:: Data excerpt
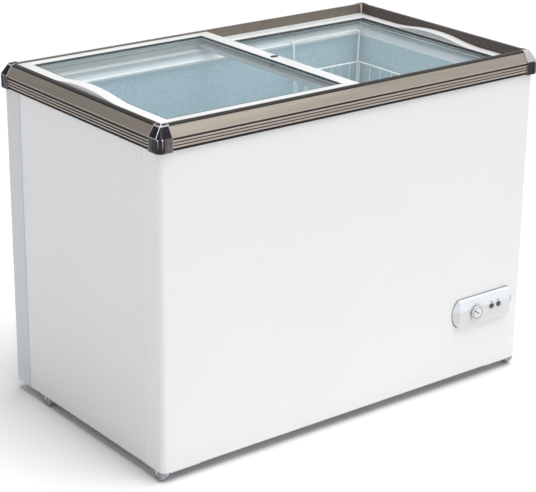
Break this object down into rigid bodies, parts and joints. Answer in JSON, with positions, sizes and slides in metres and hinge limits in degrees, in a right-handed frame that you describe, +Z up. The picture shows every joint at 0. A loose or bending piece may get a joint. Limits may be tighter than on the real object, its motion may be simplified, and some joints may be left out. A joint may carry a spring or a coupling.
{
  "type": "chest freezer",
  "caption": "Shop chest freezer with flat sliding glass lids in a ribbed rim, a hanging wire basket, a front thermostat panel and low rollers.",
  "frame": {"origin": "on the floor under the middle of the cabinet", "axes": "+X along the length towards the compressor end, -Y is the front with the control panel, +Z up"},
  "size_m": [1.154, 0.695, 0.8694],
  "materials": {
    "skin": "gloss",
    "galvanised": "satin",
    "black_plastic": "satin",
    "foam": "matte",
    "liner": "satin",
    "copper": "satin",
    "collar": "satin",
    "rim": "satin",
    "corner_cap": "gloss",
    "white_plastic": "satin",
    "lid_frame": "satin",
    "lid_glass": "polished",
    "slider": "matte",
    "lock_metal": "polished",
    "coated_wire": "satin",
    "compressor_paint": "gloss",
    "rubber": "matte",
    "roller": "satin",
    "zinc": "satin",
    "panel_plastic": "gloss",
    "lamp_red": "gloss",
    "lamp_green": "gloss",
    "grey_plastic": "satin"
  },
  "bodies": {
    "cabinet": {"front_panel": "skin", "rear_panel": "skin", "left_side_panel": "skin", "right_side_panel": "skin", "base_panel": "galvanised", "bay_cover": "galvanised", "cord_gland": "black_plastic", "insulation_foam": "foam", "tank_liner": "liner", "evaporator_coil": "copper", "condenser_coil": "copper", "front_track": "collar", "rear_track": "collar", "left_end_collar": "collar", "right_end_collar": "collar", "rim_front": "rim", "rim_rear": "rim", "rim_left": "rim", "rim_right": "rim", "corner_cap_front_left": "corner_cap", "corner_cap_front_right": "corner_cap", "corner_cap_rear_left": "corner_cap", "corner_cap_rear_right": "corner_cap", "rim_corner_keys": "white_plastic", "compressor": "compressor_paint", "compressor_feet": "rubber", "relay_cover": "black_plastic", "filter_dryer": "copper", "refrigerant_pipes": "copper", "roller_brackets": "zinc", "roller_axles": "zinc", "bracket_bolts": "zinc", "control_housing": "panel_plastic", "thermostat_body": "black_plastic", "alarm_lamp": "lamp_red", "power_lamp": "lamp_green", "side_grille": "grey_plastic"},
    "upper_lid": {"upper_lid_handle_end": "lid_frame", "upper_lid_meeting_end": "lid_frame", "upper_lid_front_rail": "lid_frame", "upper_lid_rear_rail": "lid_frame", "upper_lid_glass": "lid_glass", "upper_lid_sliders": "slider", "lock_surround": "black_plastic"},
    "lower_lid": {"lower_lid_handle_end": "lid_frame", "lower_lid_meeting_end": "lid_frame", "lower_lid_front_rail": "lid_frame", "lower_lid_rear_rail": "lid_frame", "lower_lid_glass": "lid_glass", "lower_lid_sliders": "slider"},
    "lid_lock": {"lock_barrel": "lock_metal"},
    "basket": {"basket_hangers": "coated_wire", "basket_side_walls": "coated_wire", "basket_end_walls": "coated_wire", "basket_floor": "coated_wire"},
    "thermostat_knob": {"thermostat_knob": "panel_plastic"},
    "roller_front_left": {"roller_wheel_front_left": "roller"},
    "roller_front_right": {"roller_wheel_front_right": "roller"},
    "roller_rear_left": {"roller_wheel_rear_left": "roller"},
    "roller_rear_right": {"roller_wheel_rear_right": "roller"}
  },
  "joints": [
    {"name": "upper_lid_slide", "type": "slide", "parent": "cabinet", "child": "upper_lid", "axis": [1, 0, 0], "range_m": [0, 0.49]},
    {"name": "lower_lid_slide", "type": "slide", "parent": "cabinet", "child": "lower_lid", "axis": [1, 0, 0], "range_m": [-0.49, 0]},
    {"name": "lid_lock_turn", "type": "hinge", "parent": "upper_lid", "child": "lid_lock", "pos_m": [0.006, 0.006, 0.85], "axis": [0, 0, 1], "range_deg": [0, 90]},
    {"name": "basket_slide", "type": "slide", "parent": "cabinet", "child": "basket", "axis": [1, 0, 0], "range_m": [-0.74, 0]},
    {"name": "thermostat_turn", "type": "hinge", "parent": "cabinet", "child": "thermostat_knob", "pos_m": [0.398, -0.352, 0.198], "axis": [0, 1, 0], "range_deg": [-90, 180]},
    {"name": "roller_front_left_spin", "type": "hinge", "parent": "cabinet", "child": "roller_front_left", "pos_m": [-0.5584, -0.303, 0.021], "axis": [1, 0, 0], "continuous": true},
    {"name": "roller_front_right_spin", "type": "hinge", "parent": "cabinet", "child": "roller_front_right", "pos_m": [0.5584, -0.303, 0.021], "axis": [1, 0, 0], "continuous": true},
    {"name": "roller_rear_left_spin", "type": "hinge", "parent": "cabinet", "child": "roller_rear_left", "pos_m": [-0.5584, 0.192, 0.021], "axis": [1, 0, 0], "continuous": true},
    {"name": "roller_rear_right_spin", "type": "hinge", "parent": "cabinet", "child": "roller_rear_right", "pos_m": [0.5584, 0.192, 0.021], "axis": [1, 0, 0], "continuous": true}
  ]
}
::::
* Written exercise: Your task is to repeat every line exactly.

* Response to this task:
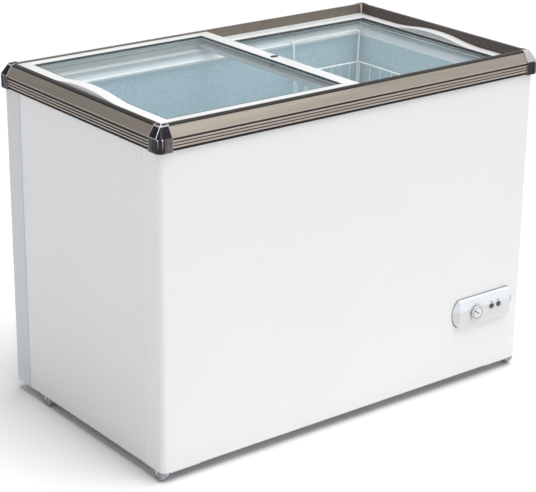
Break this object down into rigid bodies, parts and joints. Answer in JSON, with positions, sizes and slides in metres and hinge limits in degrees, in a right-handed frame that you describe, +Z up. The picture shows every joint at 0. A loose or bending piece may get a joint. Limits may be tighter than on the real object, its motion may be simplified, and some joints may be left out. A joint may carry a spring or a coupling.
{
  "type": "chest freezer",
  "caption": "Shop chest freezer with flat sliding glass lids in a ribbed rim, a hanging wire basket, a front thermostat panel and low rollers.",
  "frame": {"origin": "on the floor under the middle of the cabinet", "axes": "+X along the length towards the compressor end, -Y is the front with the control panel, +Z up"},
  "size_m": [1.154, 0.695, 0.8694],
  "materials": {
    "skin": "gloss",
    "galvanised": "satin",
    "black_plastic": "satin",
    "foam": "matte",
    "liner": "satin",
    "copper": "satin",
    "collar": "satin",
    "rim": "satin",
    "corner_cap": "gloss",
    "white_plastic": "satin",
    "lid_frame": "satin",
    "lid_glass": "polished",
    "slider": "matte",
    "lock_metal": "polished",
    "coated_wire": "satin",
    "compressor_paint": "gloss",
    "rubber": "matte",
    "roller": "satin",
    "zinc": "satin",
    "panel_plastic": "gloss",
    "lamp_red": "gloss",
    "lamp_green": "gloss",
    "grey_plastic": "satin"
  },
  "bodies": {
    "cabinet": {"front_panel": "skin", "rear_panel": "skin", "left_side_panel": "skin", "right_side_panel": "skin", "base_panel": "galvanised", "bay_cover": "galvanised", "cord_gland": "black_plastic", "insulation_foam": "foam", "tank_liner": "liner", "evaporator_coil": "copper", "condenser_coil": "copper", "front_track": "collar", "rear_track": "collar", "left_end_collar": "collar", "right_end_collar": "collar", "rim_front": "rim", "rim_rear": "rim", "rim_left": "rim", "rim_right": "rim", "corner_cap_front_left": "corner_cap", "corner_cap_front_right": "corner_cap", "corner_cap_rear_left": "corner_cap", "corner_cap_rear_right": "corner_cap", "rim_corner_keys": "white_plastic", "compressor": "compressor_paint", "compressor_feet": "rubber", "relay_cover": "black_plastic", "filter_dryer": "copper", "refrigerant_pipes": "copper", "roller_brackets": "zinc", "roller_axles": "zinc", "bracket_bolts": "zinc", "control_housing": "panel_plastic", "thermostat_body": "black_plastic", "alarm_lamp": "lamp_red", "power_lamp": "lamp_green", "side_grille": "grey_plastic"},
    "upper_lid": {"upper_lid_handle_end": "lid_frame", "upper_lid_meeting_end": "lid_frame", "upper_lid_front_rail": "lid_frame", "upper_lid_rear_rail": "lid_frame", "upper_lid_glass": "lid_glass", "upper_lid_sliders": "slider", "lock_surround": "black_plastic"},
    "lower_lid": {"lower_lid_handle_end": "lid_frame", "lower_lid_meeting_end": "lid_frame", "lower_lid_front_rail": "lid_frame", "lower_lid_rear_rail": "lid_frame", "lower_lid_glass": "lid_glass", "lower_lid_sliders": "slider"},
    "lid_lock": {"lock_barrel": "lock_metal"},
    "basket": {"basket_hangers": "coated_wire", "basket_side_walls": "coated_wire", "basket_end_walls": "coated_wire", "basket_floor": "coated_wire"},
    "thermostat_knob": {"thermostat_knob": "panel_plastic"},
    "roller_front_left": {"roller_wheel_front_left": "roller"},
    "roller_front_right": {"roller_wheel_front_right": "roller"},
    "roller_rear_left": {"roller_wheel_rear_left": "roller"},
    "roller_rear_right": {"roller_wheel_rear_right": "roller"}
  },
  "joints": [
    {"name": "upper_lid_slide", "type": "slide", "parent": "cabinet", "child": "upper_lid", "axis": [1, 0, 0], "range_m": [0, 0.49]},
    {"name": "lower_lid_slide", "type": "slide", "parent": "cabinet", "child": "lower_lid", "axis": [1, 0, 0], "range_m": [-0.49, 0]},
    {"name": "lid_lock_turn", "type": "hinge", "parent": "upper_lid", "child": "lid_lock", "pos_m": [0.006, 0.006, 0.85], "axis": [0, 0, 1], "range_deg": [0, 90]},
    {"name": "basket_slide", "type": "slide", "parent": "cabinet", "child": "basket", "axis": [1, 0, 0], "range_m": [-0.74, 0]},
    {"name": "thermostat_turn", "type": "hinge", "parent": "cabinet", "child": "thermostat_knob", "pos_m": [0.398, -0.352, 0.198], "axis": [0, 1, 0], "range_deg": [-90, 180]},
    {"name": "roller_front_left_spin", "type": "hinge", "parent": "cabinet", "child": "roller_front_left", "pos_m": [-0.5584, -0.303, 0.021], "axis": [1, 0, 0], "continuous": true},
    {"name": "roller_front_right_spin", "type": "hinge", "parent": "cabinet", "child": "roller_front_right", "pos_m": [0.5584, -0.303, 0.021], "axis": [1, 0, 0], "continuous": true},
    {"name": "roller_rear_left_spin", "type": "hinge", "parent": "cabinet", "child": "roller_rear_left", "pos_m": [-0.5584, 0.192, 0.021], "axis": [1, 0, 0], "continuous": true},
    {"name": "roller_rear_right_spin", "type": "hinge", "parent": "cabinet", "child": "roller_rear_right", "pos_m": [0.5584, 0.192, 0.021], "axis": [1, 0, 0], "continuous": true}
  ]
}